1.1.2. The Euthyphro Dilemma:
A dilemma arises when there are only two possible alternatives and neither is desirable. In this case the dilemma is one that was originally presented in Plato’s Euthyphro. The dilemma for someone who believes that morality is derived from God commands is as follows. Does command or love what he or she does because it is morally Good? Or does God’s commanding or loving it make it morally good?
Consider the first option. If God commands or loves what he or she does because bit is morally good then this makes morality in some sense independent of God. He or she is responding to pre-existing moral values that occur in the universe: discovering rather than creating them. On this view it would be possible to describe morality completely without any mention of God, Though it might be thought that God provides us with more reliable information about morality than we would otherwise be able to glean from the world with our limited intellects. Nevertheless, on this view, God is not the source of morality.
The second option is probably less attractive to defenders of Christian ethics. If God creates right and wrong simply by his or her commands or approval then this seems to make morality somewhat arbitrary. In principle God could have declared murder to be morally praiseworthy and it would have been. A defender of morality as a system of God’s commands might answer that God would never make murder morally praiseworthy because God is good and would not wish that upon us. But if by “good” is meant “morally good” this has the consequence that all that “God is good” can mean is “God approves of him- or herself”. This is hardly what believers mean when they say “God is good”.
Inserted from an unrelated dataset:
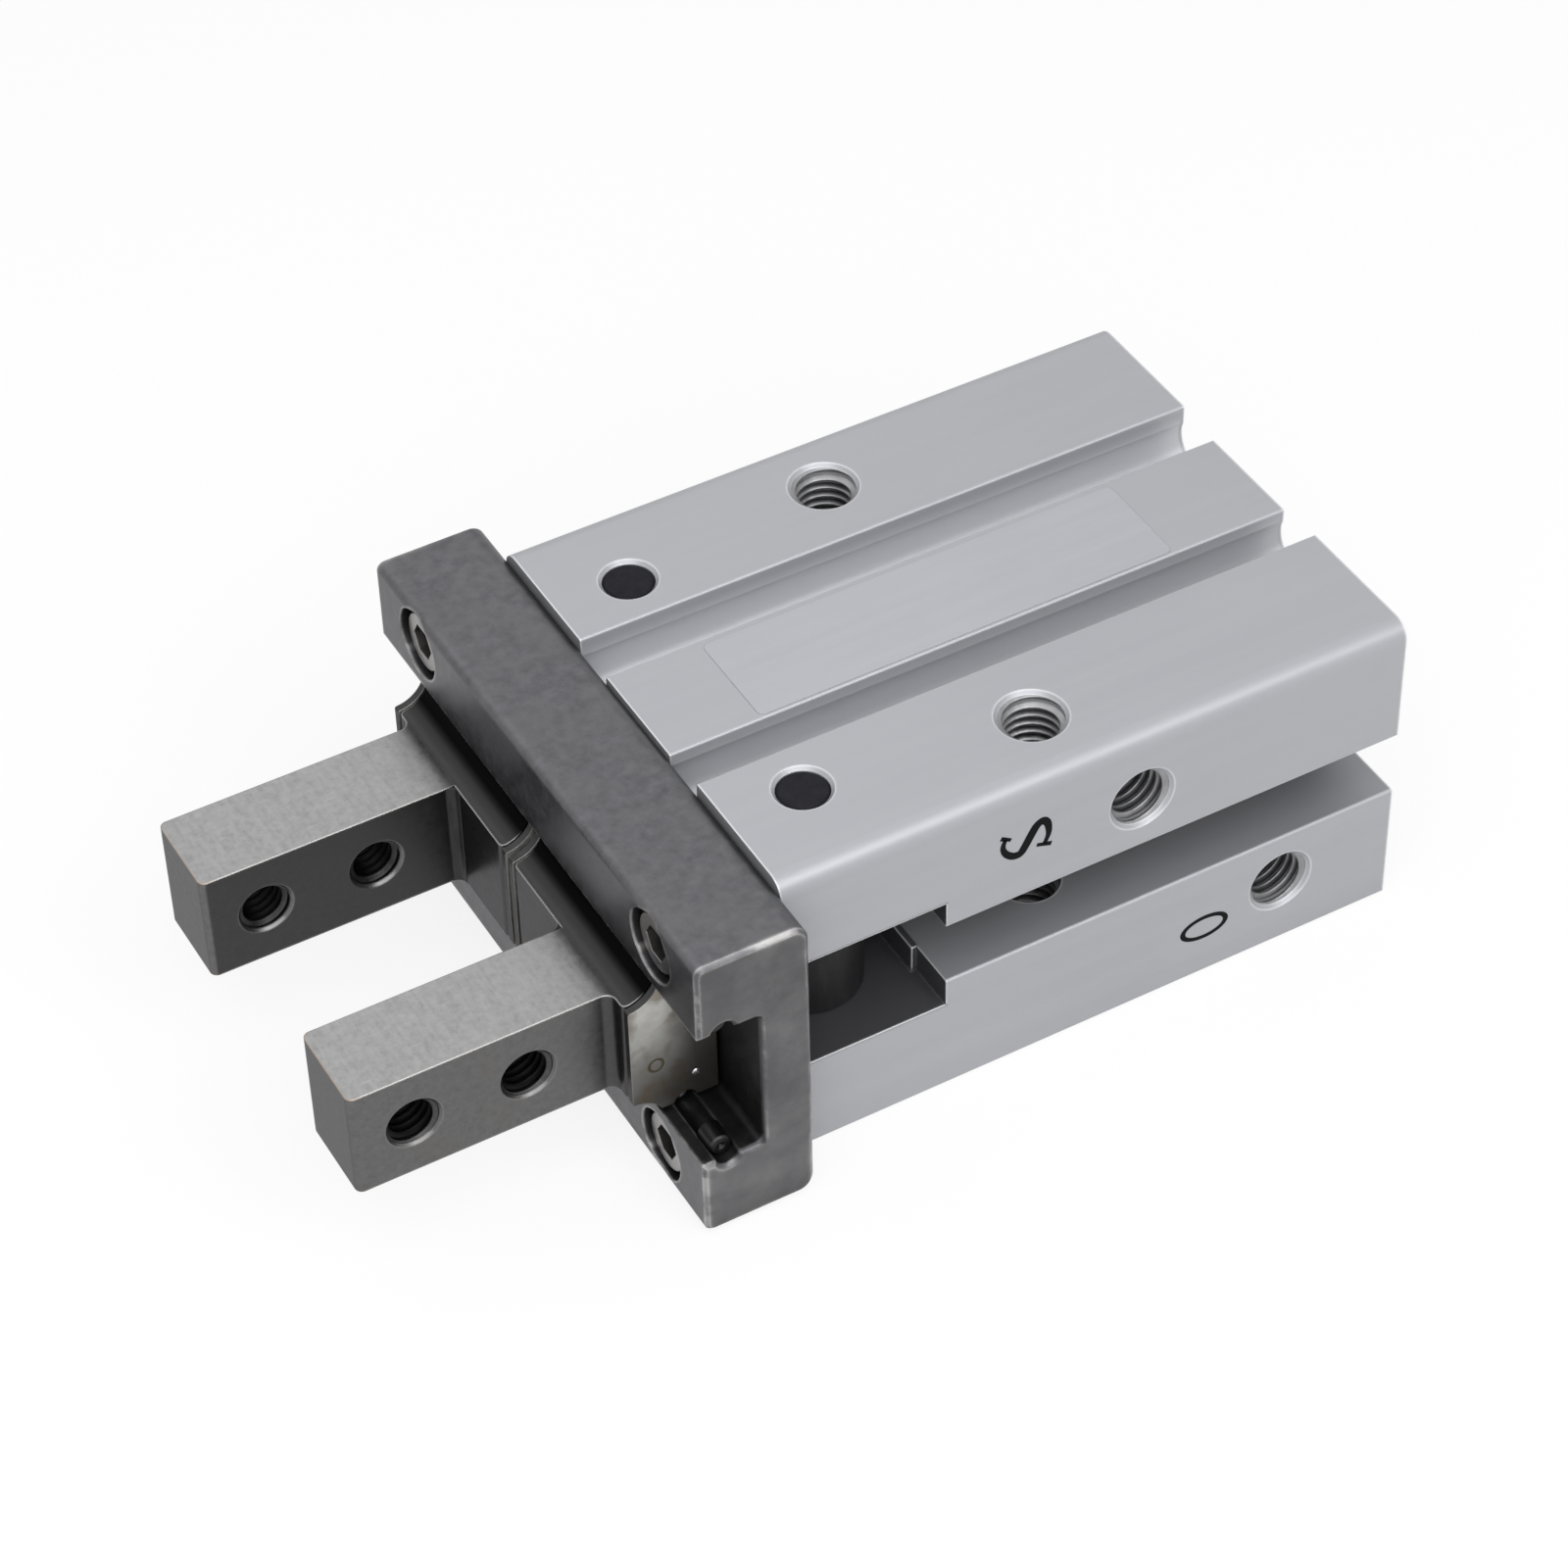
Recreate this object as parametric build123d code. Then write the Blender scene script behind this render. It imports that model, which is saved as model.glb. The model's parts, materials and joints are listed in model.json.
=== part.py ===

1.1.3. It assumes God’s existence:
However, a far more serious objection to such a view of ethics is that presupposes that God actually exists and is benevolent. If God weren’t benevolent, why would acts in accordance with his or her will be considered morally morally good? We should argue, neither God’s existence nor benevolence can be taken for granted.
Not all duty-based moral theories rely on God’s existence. The most important duty-based moral theory, that of Immanuel Kant, despite the fact that Kant himself was a devout Christian, describes morality in a way which, in its broadest outlines, many atheist have found appealing.